# I think I am ready to buy the Epson 6100. Any final words of advice?



## Rancho5 (Aug 20, 2009)

Theater is 23 long, 10 wide and 7 high. No windows at all, canned lights in the ceiling and sconces on the walls which will all be on dimmers but probably off when the movies start.

The PJ will be ceiling mounted above the front sofa. I have done distance calculations and believe (I am at work so I can't actually measure) the seating will be 13 and 16 feet from the screen, which will be a digital gray screen goo screen, framed with black matte trim. ( A friend gave me a sealed quart of goo)

So is there anyting else to consider before taking the plunge?

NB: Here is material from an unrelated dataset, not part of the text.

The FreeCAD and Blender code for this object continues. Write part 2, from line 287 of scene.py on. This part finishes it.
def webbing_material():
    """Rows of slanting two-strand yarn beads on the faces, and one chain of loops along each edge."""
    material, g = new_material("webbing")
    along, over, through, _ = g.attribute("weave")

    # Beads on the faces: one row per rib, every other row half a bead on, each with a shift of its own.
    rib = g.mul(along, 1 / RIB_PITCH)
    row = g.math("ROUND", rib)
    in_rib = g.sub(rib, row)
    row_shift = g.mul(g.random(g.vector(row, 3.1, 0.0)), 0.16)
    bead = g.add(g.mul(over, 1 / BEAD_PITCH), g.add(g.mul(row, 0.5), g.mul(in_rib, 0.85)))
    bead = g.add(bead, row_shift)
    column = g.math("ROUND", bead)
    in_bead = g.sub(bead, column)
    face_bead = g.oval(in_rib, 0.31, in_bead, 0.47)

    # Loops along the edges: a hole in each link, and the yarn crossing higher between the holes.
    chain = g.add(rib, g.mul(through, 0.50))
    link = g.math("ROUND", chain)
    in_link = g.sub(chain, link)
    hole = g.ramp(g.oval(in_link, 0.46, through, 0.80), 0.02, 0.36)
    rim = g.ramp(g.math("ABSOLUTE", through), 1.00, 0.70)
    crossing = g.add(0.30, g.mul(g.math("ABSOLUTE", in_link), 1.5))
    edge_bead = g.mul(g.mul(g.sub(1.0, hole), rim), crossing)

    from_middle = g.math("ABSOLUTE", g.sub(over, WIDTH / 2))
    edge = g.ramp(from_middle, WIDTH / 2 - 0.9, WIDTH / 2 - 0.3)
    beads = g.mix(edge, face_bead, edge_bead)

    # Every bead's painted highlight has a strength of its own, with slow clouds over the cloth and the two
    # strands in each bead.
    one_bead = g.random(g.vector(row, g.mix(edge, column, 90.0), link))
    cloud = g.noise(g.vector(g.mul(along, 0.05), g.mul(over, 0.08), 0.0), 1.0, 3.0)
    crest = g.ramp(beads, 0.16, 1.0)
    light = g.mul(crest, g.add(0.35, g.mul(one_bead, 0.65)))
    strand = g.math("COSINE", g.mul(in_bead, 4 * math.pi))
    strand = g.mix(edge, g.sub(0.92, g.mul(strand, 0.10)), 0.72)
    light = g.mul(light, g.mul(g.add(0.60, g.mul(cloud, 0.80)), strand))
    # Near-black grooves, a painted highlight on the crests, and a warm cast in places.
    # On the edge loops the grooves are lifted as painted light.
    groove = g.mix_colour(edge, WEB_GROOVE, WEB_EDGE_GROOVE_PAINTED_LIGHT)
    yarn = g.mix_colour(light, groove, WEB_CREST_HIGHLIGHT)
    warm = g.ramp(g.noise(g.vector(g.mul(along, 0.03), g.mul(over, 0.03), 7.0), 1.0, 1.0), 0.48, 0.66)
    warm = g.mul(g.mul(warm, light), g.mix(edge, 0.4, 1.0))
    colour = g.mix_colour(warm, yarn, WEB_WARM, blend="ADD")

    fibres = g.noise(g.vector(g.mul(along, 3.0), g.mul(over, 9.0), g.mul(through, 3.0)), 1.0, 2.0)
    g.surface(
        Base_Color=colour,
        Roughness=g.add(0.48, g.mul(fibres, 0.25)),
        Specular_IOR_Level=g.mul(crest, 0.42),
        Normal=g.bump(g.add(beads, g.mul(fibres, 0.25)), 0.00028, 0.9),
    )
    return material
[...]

Also, I assume I mount the PJ and size the screen, etc, and THEN mark where it will be on the wall and THEN paint the screen and frame it?


----------



## tonyvdb (Sep 5, 2007)

Rancho5 said:


> Also, I assume I mount the PJ and size the screen, etc, and THEN mark where it will be on the wall and THEN paint the screen and frame it?


That is usually the best bet so you dont have any surprises if you have the projector up after the screen is painted. It is always better to go a little smaller than the maximum size as well so that when a movie is not a perfect fit (yes aspect ratios do change slightly) My 16:9 screen fits some movies perfectly and others are slightly out and dont fill the screen (leaving sometimes a 1/4" not filled on the top and bottom).


----------



## Rancho5 (Aug 20, 2009)

So do I paint a 16:9 screen and then just change aspect ratio on the PJ if I watch a 4:3?


----------



## tonyvdb (Sep 5, 2007)

Yes, Are you going 16:9 (1.85:1) or are you going to do 2.35:1 the really wide screen?


----------



## Rancho5 (Aug 20, 2009)

Bit the bullet and just bought the Epson 6100 at hhgregg.com for 1599 plus 100 off plus free extra bulb plus free shipping!

Not bad at all.

BTW, the screen will be 16:9.


----------